The rest of the paper is structured as follows: Section 2 reviews the related works; Section 3 describes the proposed methods that we utilize to identify duplicate and near-duplicate documents; Section 4 reveals our datasets and evaluation. Finally, we offer some concluding thoughts in Section 5.

2. Related Works

Many researchers were early to realize the difficulty and importance of near-duplicate web pages detection in web mining field. The proposed methods in such previous works are either similarity-based or signature-based [5].

As for similarity-based methods, they usually require that all documents are compared with each other. Specifically, every document is compared to all others in the dataset and the similarity between each pair is calculated [5].

In 1997, Broder et al. [6] analyzed the fraction of web pages which are near-duplicates of others. In that study, they implemented a technique called shingling. The basic idea of their method is to choose a contiguous subsequences set of every document's tokens. The set of these tokens is used to represent each document. In their experiment, they compared the representative of two documents for overlap to provide an approximation to similarity. Higher similarity would be assigned in two documents that have substantial overlap in their tokens.

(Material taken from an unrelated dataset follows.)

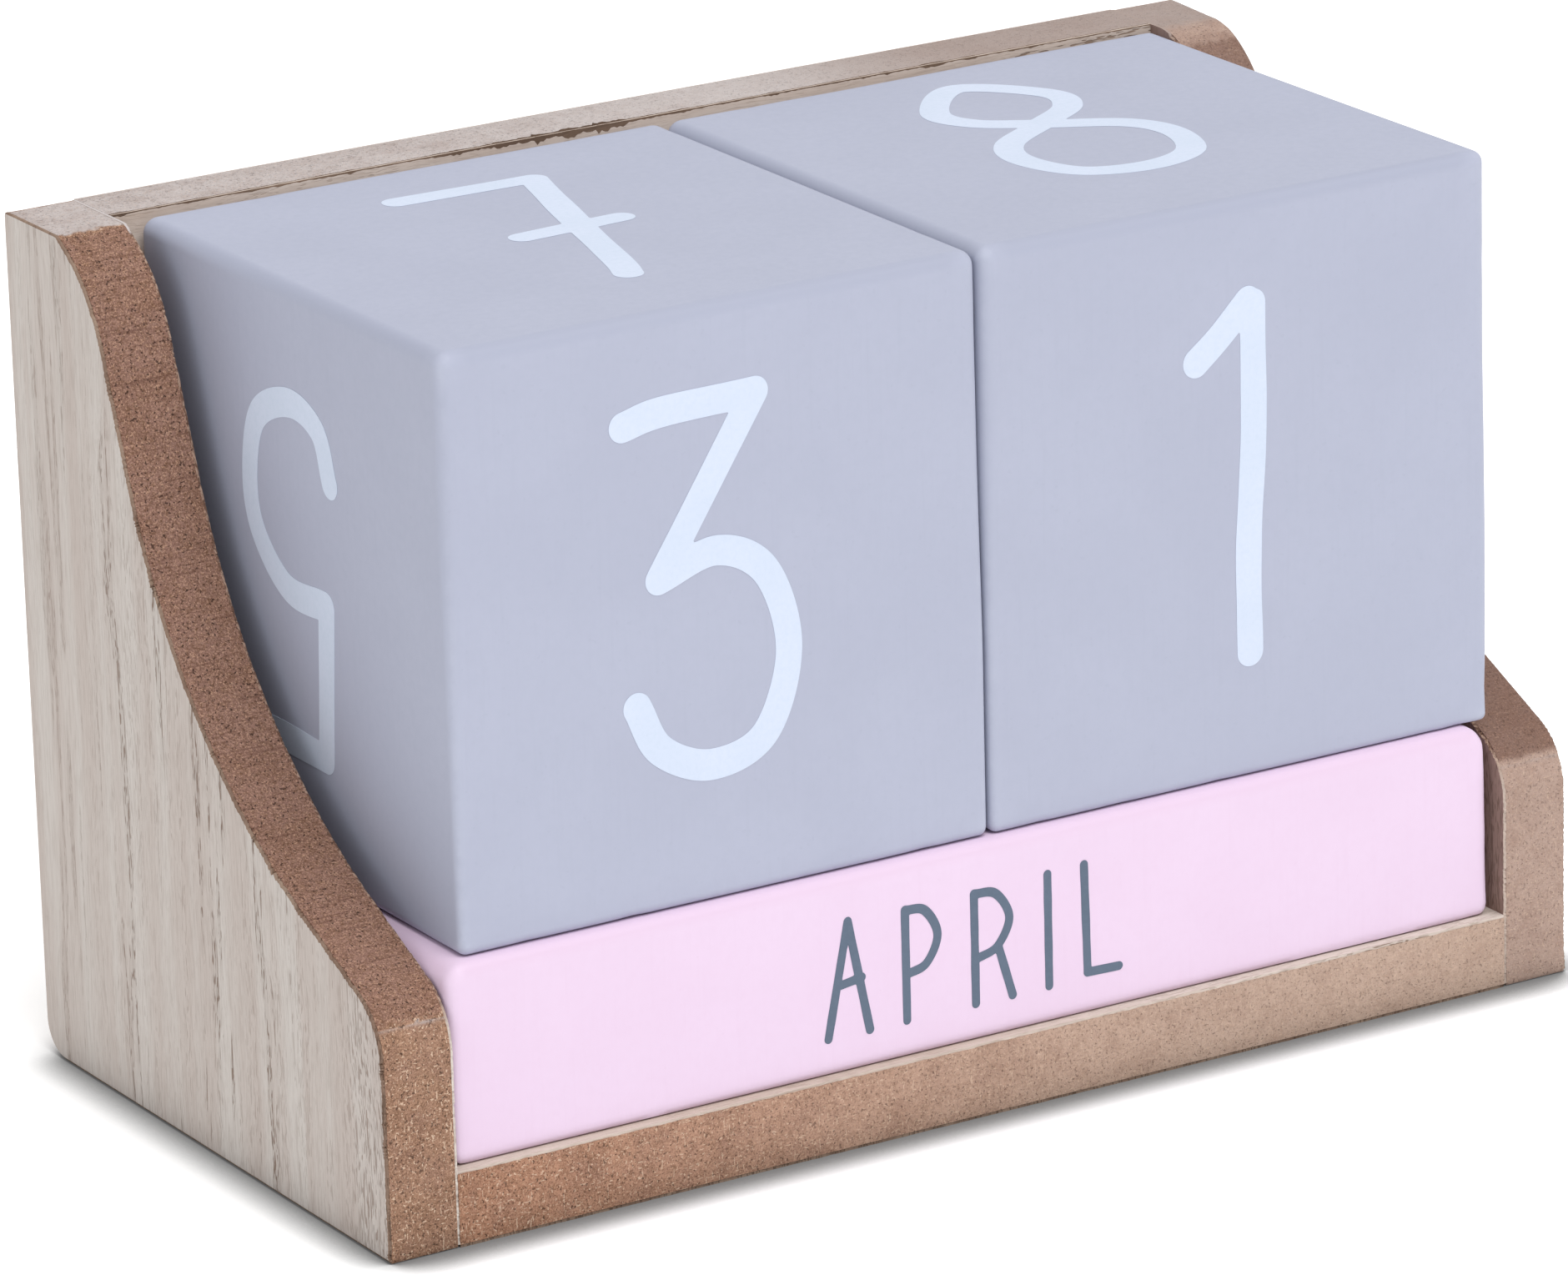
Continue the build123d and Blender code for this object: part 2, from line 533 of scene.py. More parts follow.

Narayana et al. [7] had presented a method for near-duplicate detection of web pages in web crawling. After obtaining a new web page from web crawler, the system extracts the content of that page into many tokens and calculates its similarity score with many various existing documents. A document would be considered a near-duplicate web page if its similarity score was greater than the threshold that had been predefined.

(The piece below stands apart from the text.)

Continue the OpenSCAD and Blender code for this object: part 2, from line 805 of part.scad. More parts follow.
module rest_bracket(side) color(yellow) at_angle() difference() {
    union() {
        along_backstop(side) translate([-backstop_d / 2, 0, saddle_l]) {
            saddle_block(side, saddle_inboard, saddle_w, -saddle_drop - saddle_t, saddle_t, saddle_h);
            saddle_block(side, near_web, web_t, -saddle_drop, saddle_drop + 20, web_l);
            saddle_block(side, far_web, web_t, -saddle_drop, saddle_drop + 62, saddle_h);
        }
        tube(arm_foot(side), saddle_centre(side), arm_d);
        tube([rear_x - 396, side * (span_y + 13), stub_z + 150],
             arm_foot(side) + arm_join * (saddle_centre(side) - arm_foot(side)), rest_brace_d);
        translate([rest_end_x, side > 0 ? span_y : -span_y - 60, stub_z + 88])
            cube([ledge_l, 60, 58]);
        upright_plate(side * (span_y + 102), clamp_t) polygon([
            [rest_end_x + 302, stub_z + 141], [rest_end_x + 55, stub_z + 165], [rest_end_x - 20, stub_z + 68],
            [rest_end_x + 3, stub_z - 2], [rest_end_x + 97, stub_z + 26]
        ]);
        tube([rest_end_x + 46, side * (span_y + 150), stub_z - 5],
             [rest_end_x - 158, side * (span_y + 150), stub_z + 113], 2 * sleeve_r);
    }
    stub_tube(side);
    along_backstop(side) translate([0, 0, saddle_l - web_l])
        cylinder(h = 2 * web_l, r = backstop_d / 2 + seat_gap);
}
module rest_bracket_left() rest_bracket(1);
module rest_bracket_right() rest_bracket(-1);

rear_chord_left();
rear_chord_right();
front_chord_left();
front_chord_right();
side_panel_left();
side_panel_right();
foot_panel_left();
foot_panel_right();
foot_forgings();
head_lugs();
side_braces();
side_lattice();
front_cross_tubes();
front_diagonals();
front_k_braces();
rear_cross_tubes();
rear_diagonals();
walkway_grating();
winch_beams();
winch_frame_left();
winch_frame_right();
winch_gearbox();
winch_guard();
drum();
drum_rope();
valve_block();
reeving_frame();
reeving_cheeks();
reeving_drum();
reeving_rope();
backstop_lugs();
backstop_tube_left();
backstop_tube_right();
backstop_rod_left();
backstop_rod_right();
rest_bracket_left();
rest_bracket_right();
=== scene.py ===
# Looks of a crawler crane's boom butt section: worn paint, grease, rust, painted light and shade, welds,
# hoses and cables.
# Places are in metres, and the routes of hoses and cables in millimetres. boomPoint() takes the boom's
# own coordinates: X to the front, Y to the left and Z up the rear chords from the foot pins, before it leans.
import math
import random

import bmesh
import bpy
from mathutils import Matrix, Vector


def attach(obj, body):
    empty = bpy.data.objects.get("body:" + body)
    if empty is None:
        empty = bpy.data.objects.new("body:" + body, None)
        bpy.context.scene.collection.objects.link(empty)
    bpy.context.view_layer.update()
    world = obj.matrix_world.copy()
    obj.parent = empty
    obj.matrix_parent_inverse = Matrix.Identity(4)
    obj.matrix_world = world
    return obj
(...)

By applying the similarity-based method, the runtime performance is $O (d^{2})$ in which d is the number of documents. Because of that reason, the performance of those methods is usually lower than others if they are implemented with massive datasets. Several techniques were proposed to improve the runtime performance. The authors in [8] used documents' size in order to decide which documents would be compared to which others.

In another paper, we proposed a method to detect spam SMS on mobile devices and smart phones. That approach was based on improving a graph-based algorithm and utilizing the KNN algorithm—one of the simplest and most effective classification algorithms in order to improve the accuracy and performance of detection system on mobile devices [9].

In one example in the fingerprinting context, some frequently occurring shingles are eliminated [5]. In this study, the shingles technique considers a document as a stream of tokens, which is broken into overlapping or nonoverlapping segments referred to as shingles. Instead of using the complete set of tokens from each document to compute the similarity between two of them, they chose a small subset of tokens that contained the most frequent ones as the representative of that document. With such simplification, however, the detection accuracy is improved sufficiently.

Another example was based on the fingerprinting to detect near-duplicate documents, which was recently proposed by Kumar and Govindarajulu [1]. The fingerprint of document, which is a 64-bit string, is generated by a fingerprinting algorithm called sim-hash [10]. In computer science, a fingerprinting algorithm is a procedure that maps an arbitrarily large data item (in this paper, the data item is a web document) to a much shorter bit string that is likely to identify the original data. The sim-hash algorithm can hash similar documents to similar fingerprints and each document can be represented by only 64 bits. Then, K-Means clustering, sentence feature, and fingerprint comparison would be applied in order to detect near-duplicate web page document. Pugh, who worked at Google, surmised that two documents can be detected as duplicate or near-duplicate documents if any of their fingerprints match [11].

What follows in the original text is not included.